In 1960, Eureka's new and innovative Draw-Tite tent, with its practical, free standing external frame, was used in a Himalayan Expedition to Nepal by world renowned Sir Edmund Hillary, the first person documented to summit Mt. Everest only six years earlier. In 1963, Eureka made history during its own Mt. Everest ascent, with more than 60 of its tents sheltering participants from fierce 60+ mph winds and temperatures reaching below -20F during the first all American Mt. Everest Expedition.

For backpackers and families, Eureka introduced its legendary Timberline tent in the 1970s. Truly the first StormShield design, this completely self-supporting and lightweight backpacking tent became one of the most popular tents the entire industry with sales reaching over 1 million by its ten year anniversary.

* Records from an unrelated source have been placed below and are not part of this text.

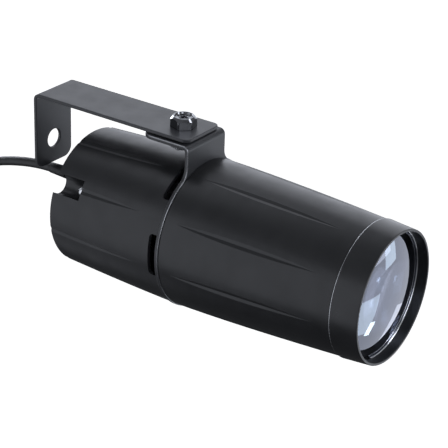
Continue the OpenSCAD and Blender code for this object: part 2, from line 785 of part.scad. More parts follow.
module plug_body() {
  shoulder = plug_w / 2;
  face_z = plug_top_z - plug_neck_len - plug_len;
  color([0.05, 0.05, 0.05]) translate([plug_x, 0, 0]) union() {
    intersection() {
      translate([-plug_t / 2, 0, face_z]) rotate([90, 0, 90]) linear_extrude(plug_t)
        polygon([[-shoulder, 0], [shoulder, 0], [shoulder, plug_len * 0.35], [7, plug_len], [-7, plug_len],
          [-shoulder, plug_len * 0.35]]);
      translate([0, 0, face_z]) linear_extrude(plug_len) union() {
        for (side = [-1, 1]) translate([0, side * (shoulder - plug_t / 2)]) circle(plug_t / 2, $fn = medium);
        translate([-plug_t / 2, plug_t / 2 - shoulder]) square([plug_t, plug_w - plug_t]);
      }
    }
    translate([0, 0, face_z + plug_len - slack]) cylinder(h = plug_neck_len + slack, r1 = 5, r2 = 3.2, $fn = medium);
  }
}

module plug_pins() {
  face_z = plug_top_z - plug_neck_len - plug_len;
  color([0.8, 0.81, 0.82]) translate([plug_x, 0, face_z - pin_len]) for (side = [-1, 1])
    translate([0, side * pin_spacing / 2, 0]) cylinder(h = pin_len, r = pin_r, $fn = medium);
}

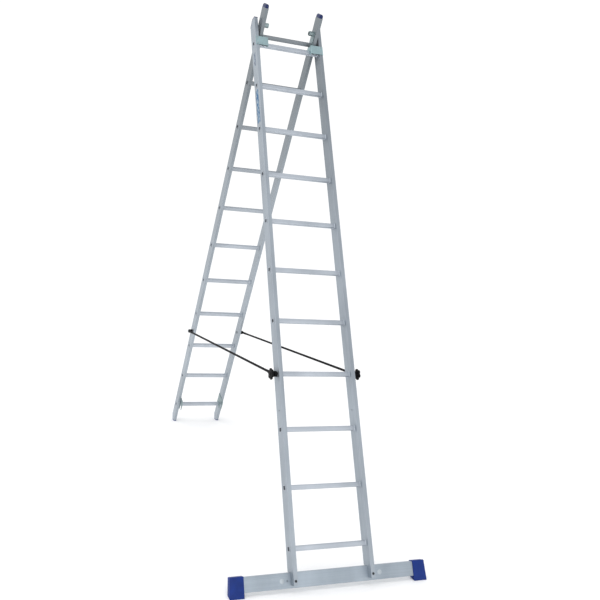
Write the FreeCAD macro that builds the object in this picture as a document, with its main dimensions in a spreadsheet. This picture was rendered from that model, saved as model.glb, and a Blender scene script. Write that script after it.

Eureka tents have also traveled as part of several historic expeditions, including the American Women's Himalayan Expedition to Annapurna I in 1978 and the first Mt. Everest ascents by a Canadian and American woman in 1986 and 1988. In recent history, tents specially designed and donated by Eureka sheltered Eric Simonson and his team on two historic research expeditions to Mount Everest, this time in a quest for truth regarding the 1924 attempted summit of early English explorers George Mallory and Andrew Irvine. During the 1999 expedition, the team made history finding the remains of George Mallory, but the complete mystery remained unsolved. Returning in 2001 to search for more clues, the team found amazing historical artifacts which are now on display at the Smithsonian. Tent Guide
Selecting a Tent
Fortunately, there are all kinds of tents for weekend car campers, Everest expeditions, and everything in-between. Here are a few things to keep in mind:

Expect the Worst
In general, it's wise to choose a tent that's designed to withstand the worst possible conditions you think you'll face. For instance, if you're a summer car camper in a region where weather is predictable, an inexpensive family or all purpose tent will likely do the trick--especially if a vehicle is nearby and you can make a mad dash for safety when bad weather swoops in! If you're a backpacker, alpine climber or bike explorer, or if you like to car camp in all seasons, you'll want to take something designed to handle more adversity.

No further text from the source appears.